Task to carry out — Repeat the whole listing exactly.
____________
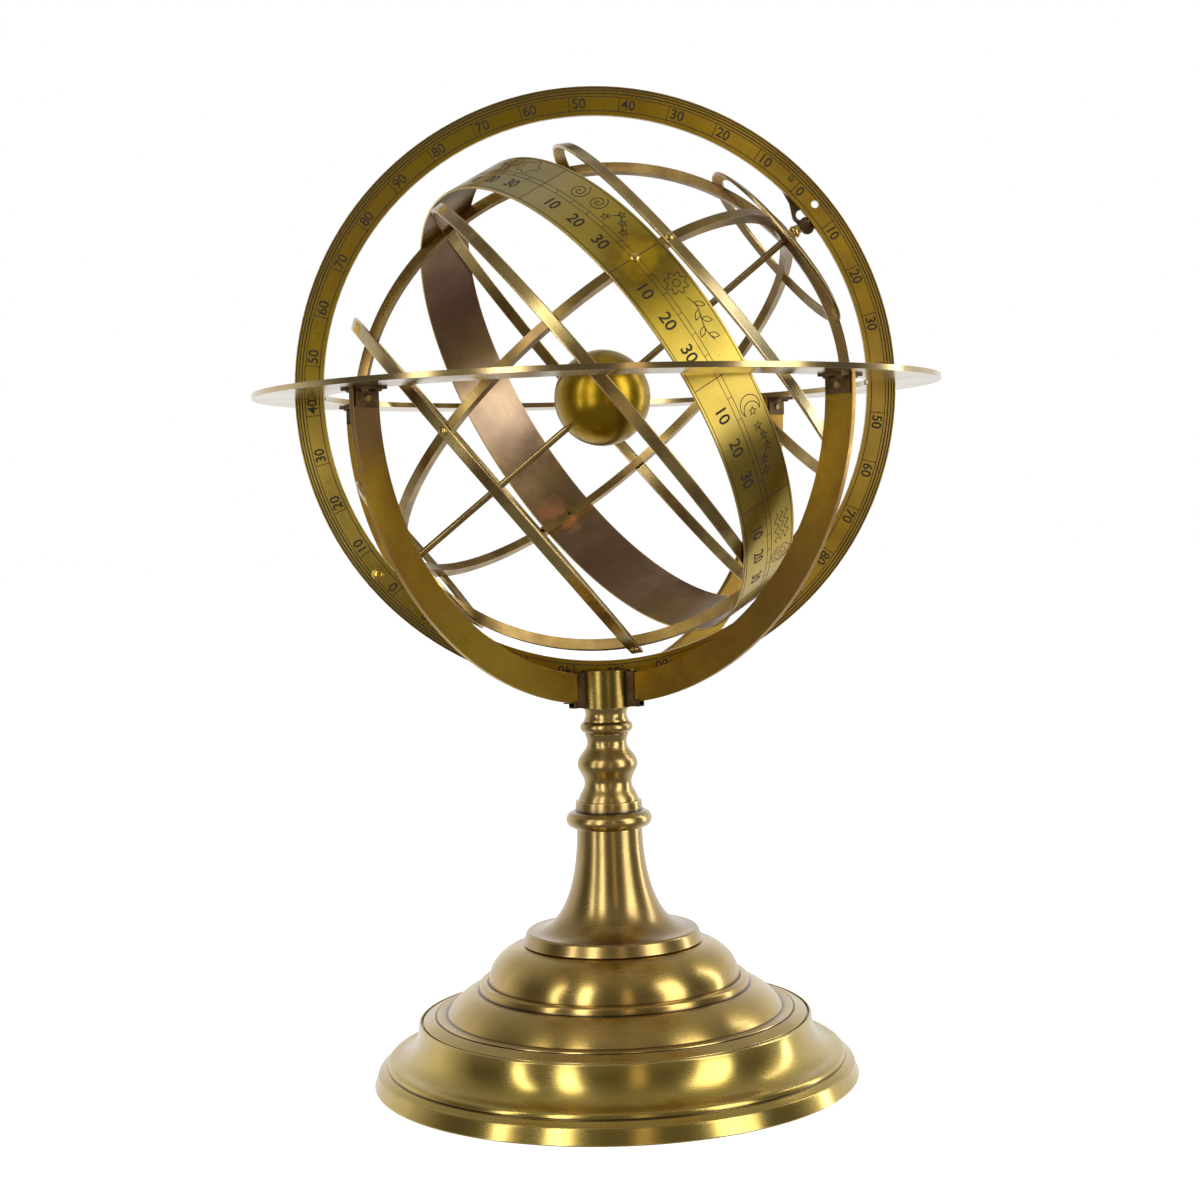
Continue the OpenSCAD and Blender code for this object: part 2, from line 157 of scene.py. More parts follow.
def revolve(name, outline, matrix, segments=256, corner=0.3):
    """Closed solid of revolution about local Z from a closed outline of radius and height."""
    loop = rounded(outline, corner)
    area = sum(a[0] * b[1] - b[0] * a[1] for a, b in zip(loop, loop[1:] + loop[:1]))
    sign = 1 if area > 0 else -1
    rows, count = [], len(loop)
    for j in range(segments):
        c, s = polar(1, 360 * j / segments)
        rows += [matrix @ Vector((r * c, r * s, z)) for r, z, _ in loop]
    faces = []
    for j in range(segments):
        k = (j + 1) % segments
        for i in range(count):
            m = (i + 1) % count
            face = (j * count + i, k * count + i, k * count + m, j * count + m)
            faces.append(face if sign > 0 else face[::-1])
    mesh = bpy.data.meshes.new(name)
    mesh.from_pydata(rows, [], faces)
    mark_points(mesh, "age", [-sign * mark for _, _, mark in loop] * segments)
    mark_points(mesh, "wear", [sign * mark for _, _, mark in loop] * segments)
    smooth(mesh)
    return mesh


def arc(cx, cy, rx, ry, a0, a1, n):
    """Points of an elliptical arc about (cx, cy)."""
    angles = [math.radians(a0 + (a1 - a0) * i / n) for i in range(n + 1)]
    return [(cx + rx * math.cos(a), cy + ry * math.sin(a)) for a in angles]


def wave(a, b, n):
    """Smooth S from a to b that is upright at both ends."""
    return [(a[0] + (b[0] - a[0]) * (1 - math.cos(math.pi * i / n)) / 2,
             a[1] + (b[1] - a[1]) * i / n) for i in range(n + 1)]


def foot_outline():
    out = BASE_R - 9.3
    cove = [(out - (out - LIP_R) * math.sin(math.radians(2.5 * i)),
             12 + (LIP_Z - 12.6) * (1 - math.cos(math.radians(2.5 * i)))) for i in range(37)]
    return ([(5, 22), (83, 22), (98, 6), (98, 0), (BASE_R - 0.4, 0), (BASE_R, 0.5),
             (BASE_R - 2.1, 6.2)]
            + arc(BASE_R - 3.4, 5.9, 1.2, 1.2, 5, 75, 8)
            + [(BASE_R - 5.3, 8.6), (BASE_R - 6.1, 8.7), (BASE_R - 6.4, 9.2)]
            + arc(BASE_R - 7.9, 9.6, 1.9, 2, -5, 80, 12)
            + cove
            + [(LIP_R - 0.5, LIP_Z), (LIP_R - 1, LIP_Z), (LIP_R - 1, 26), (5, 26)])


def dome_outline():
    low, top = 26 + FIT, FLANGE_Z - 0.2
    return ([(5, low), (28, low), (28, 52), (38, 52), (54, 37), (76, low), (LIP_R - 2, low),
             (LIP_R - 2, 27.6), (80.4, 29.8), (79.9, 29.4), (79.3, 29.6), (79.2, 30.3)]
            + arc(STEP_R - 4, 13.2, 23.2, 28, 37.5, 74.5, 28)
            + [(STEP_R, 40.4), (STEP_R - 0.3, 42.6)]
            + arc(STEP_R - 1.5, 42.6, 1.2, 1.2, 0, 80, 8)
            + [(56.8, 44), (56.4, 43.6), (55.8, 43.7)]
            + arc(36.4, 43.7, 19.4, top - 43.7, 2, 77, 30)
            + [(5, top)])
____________
Full answer —
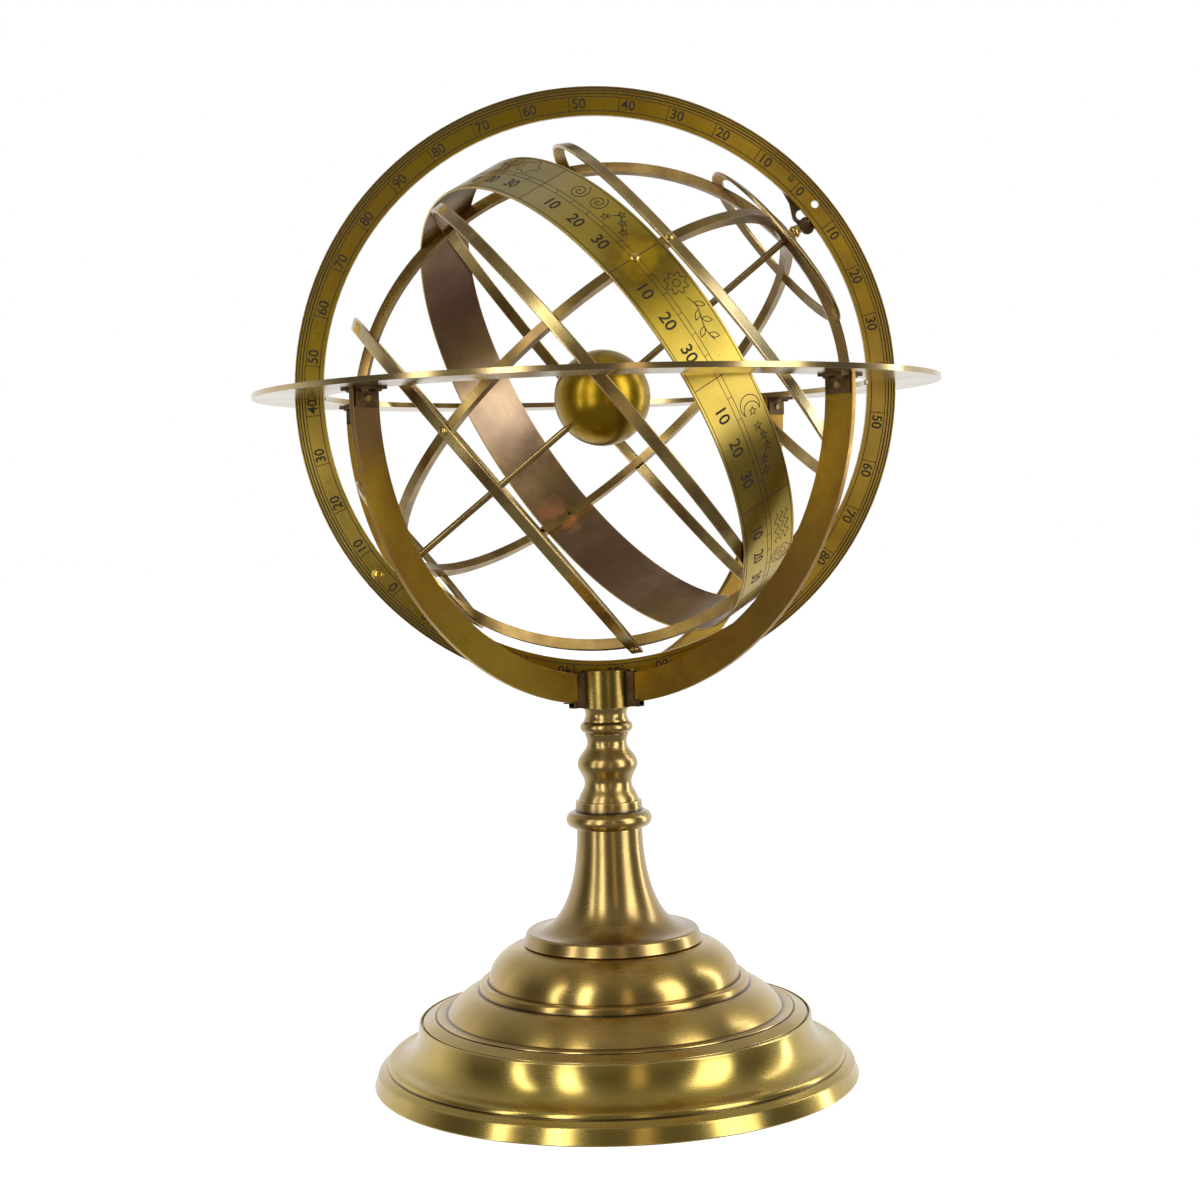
Continue the OpenSCAD and Blender code for this object: part 2, from line 157 of scene.py. More parts follow.
def revolve(name, outline, matrix, segments=256, corner=0.3):
    """Closed solid of revolution about local Z from a closed outline of radius and height."""
    loop = rounded(outline, corner)
    area = sum(a[0] * b[1] - b[0] * a[1] for a, b in zip(loop, loop[1:] + loop[:1]))
    sign = 1 if area > 0 else -1
    rows, count = [], len(loop)
    for j in range(segments):
        c, s = polar(1, 360 * j / segments)
        rows += [matrix @ Vector((r * c, r * s, z)) for r, z, _ in loop]
    faces = []
    for j in range(segments):
        k = (j + 1) % segments
        for i in range(count):
            m = (i + 1) % count
            face = (j * count + i, k * count + i, k * count + m, j * count + m)
            faces.append(face if sign > 0 else face[::-1])
    mesh = bpy.data.meshes.new(name)
    mesh.from_pydata(rows, [], faces)
    mark_points(mesh, "age", [-sign * mark for _, _, mark in loop] * segments)
    mark_points(mesh, "wear", [sign * mark for _, _, mark in loop] * segments)
    smooth(mesh)
    return mesh


def arc(cx, cy, rx, ry, a0, a1, n):
    """Points of an elliptical arc about (cx, cy)."""
    angles = [math.radians(a0 + (a1 - a0) * i / n) for i in range(n + 1)]
    return [(cx + rx * math.cos(a), cy + ry * math.sin(a)) for a in angles]


def wave(a, b, n):
    """Smooth S from a to b that is upright at both ends."""
    return [(a[0] + (b[0] - a[0]) * (1 - math.cos(math.pi * i / n)) / 2,
             a[1] + (b[1] - a[1]) * i / n) for i in range(n + 1)]


def foot_outline():
    out = BASE_R - 9.3
    cove = [(out - (out - LIP_R) * math.sin(math.radians(2.5 * i)),
             12 + (LIP_Z - 12.6) * (1 - math.cos(math.radians(2.5 * i)))) for i in range(37)]
    return ([(5, 22), (83, 22), (98, 6), (98, 0), (BASE_R - 0.4, 0), (BASE_R, 0.5),
             (BASE_R - 2.1, 6.2)]
            + arc(BASE_R - 3.4, 5.9, 1.2, 1.2, 5, 75, 8)
            + [(BASE_R - 5.3, 8.6), (BASE_R - 6.1, 8.7), (BASE_R - 6.4, 9.2)]
            + arc(BASE_R - 7.9, 9.6, 1.9, 2, -5, 80, 12)
            + cove
            + [(LIP_R - 0.5, LIP_Z), (LIP_R - 1, LIP_Z), (LIP_R - 1, 26), (5, 26)])


def dome_outline():
    low, top = 26 + FIT, FLANGE_Z - 0.2
    return ([(5, low), (28, low), (28, 52), (38, 52), (54, 37), (76, low), (LIP_R - 2, low),
             (LIP_R - 2, 27.6), (80.4, 29.8), (79.9, 29.4), (79.3, 29.6), (79.2, 30.3)]
            + arc(STEP_R - 4, 13.2, 23.2, 28, 37.5, 74.5, 28)
            + [(STEP_R, 40.4), (STEP_R - 0.3, 42.6)]
            + arc(STEP_R - 1.5, 42.6, 1.2, 1.2, 0, 80, 8)
            + [(56.8, 44), (56.4, 43.6), (55.8, 43.7)]
            + arc(36.4, 43.7, 19.4, top - 43.7, 2, 77, 30)
            + [(5, top)])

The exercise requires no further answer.